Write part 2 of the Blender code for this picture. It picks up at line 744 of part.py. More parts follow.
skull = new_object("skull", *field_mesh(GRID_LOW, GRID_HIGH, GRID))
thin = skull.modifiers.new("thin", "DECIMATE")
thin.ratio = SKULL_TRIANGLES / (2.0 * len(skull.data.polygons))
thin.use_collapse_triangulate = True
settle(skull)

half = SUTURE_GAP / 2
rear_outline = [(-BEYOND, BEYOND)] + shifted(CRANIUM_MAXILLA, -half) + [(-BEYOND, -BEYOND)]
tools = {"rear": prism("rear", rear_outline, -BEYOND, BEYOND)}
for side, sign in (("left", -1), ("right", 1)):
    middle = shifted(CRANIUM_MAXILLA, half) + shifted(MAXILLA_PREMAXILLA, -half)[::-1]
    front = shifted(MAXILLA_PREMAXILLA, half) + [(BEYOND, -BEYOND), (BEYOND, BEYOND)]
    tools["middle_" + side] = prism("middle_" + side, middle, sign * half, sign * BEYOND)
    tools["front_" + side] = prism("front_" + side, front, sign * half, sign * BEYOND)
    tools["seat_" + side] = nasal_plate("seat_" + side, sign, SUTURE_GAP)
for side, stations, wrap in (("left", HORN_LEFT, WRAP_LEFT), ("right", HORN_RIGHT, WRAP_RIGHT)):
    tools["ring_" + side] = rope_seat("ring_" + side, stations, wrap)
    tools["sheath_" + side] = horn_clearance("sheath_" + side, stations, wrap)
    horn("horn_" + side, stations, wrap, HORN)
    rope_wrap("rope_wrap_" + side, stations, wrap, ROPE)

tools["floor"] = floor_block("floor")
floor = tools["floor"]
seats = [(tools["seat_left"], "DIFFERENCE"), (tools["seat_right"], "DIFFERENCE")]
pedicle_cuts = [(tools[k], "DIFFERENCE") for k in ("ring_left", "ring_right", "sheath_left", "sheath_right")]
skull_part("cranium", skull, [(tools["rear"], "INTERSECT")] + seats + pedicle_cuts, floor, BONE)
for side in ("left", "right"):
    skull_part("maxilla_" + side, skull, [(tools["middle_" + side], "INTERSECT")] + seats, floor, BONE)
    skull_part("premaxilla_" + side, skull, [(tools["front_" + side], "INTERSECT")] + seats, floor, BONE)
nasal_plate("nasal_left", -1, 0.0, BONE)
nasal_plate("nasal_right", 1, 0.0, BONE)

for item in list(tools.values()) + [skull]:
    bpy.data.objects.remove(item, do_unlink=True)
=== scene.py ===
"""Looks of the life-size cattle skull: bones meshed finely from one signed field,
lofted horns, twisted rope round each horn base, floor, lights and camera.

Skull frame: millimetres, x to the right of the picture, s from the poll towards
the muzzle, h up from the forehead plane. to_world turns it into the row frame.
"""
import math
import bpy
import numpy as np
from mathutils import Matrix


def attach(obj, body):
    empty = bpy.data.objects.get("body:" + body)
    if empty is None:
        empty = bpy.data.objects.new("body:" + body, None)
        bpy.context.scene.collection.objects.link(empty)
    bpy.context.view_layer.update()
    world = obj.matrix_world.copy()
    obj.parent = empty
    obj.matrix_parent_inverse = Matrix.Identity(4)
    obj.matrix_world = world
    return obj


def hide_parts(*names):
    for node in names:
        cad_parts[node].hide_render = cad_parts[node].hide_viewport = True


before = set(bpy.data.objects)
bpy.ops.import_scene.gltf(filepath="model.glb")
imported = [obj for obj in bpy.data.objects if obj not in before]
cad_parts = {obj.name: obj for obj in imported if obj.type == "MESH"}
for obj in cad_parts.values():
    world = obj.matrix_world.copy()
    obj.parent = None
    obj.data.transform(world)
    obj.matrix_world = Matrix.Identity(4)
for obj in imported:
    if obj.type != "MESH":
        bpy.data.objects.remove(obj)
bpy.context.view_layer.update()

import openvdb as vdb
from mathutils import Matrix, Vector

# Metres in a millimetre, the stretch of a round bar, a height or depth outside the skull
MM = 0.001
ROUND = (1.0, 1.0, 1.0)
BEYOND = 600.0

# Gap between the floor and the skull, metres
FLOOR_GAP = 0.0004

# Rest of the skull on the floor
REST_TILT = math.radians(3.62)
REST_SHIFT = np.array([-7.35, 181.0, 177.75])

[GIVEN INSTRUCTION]
Return the opening line of the data and every line after it through the line containing "settle(skull)", please, exactly as written and with nothing added.

[EXERCISE RESPONSE]
Write part 2 of the Blender code for this picture. It picks up at line 744 of part.py. More parts follow.
skull = new_object("skull", *field_mesh(GRID_LOW, GRID_HIGH, GRID))
thin = skull.modifiers.new("thin", "DECIMATE")
thin.ratio = SKULL_TRIANGLES / (2.0 * len(skull.data.polygons))
thin.use_collapse_triangulate = True
settle(skull)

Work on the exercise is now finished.